After spending the majority of the day in a relatively tight range near 113.20, the USD/JPY turned north in the last hour and rose to its highest level in 10 days at 113.43. As of writing, the pair was trading at 113.40, adding 0.38% on a daily basis.

With the market sentiment improving following the news of the EU27 approving the Brexit deal, major equity indexes in Europe gathered momentum and forced safe-havens to stay under pressure. At the moment, Germany’s DAX is up 1.25% while the UK’s FTSE 100 is gaining 0.75%. Boosted by the decisive recovery seen in Europe, Wall Street opened the day strongly higher to further weigh on the JPY.

On the other hand, today’s data from the U.S. showed that the Chicago Fed’s National Activity Index improved to 0.24 in October from 0.14 in September. “Fifty of the 85 individual indicators made positive contributions to the CFNAI in October, while 35 made negative contributions,” the Chicago Fed explained. The US Dollar Index, which slumped to a daily low of 96.65 earlier in the day, was last seen at 96.86, where it was losing 0.09% on a daily basis.

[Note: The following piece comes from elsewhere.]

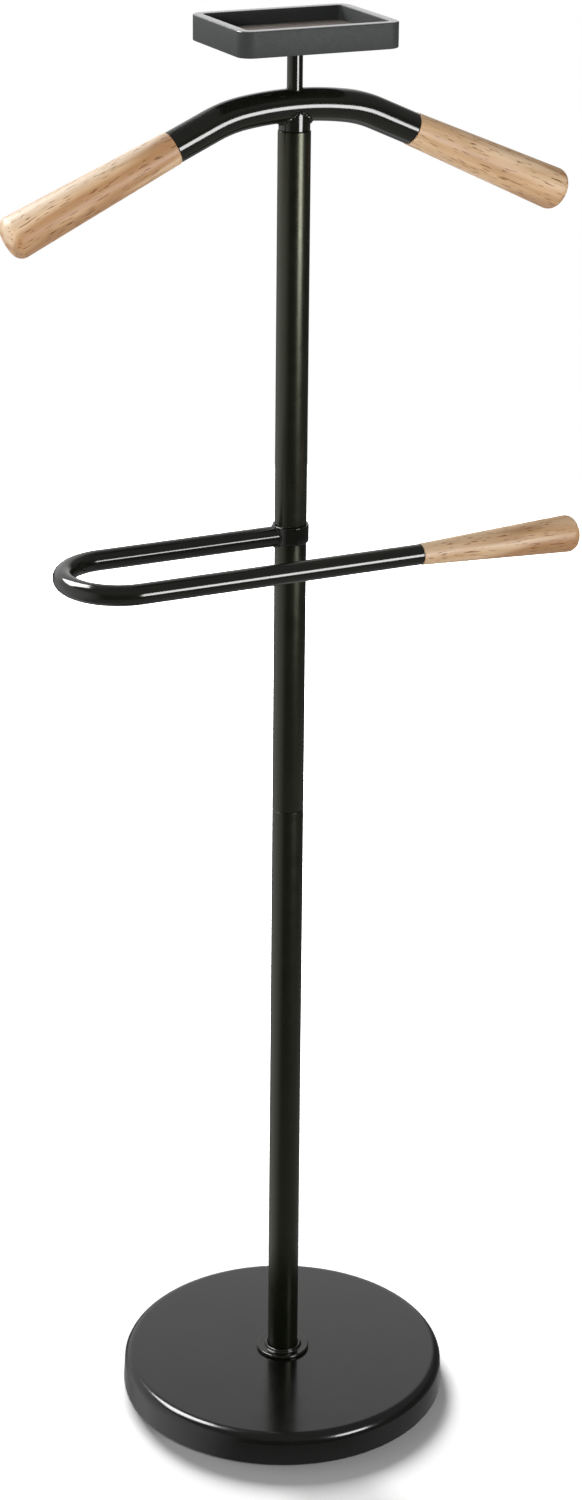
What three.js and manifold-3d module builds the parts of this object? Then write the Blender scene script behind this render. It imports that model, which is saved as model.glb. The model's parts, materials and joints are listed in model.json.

The next data from the U.S. will be the Dallas Fed’s Manufacturing Index. However, markets are likely to stay focused on risk perception.

Technical levels to consider

The pair could face the first resistance at 113.60 (Nov. 16 high) ahead of 114.20 (Nov. 12 high) and 115 (psychological level). On the downside, supports are located at 113.25 (20-DMA), 113 (50-DMA) and 112.25 (100-DMA).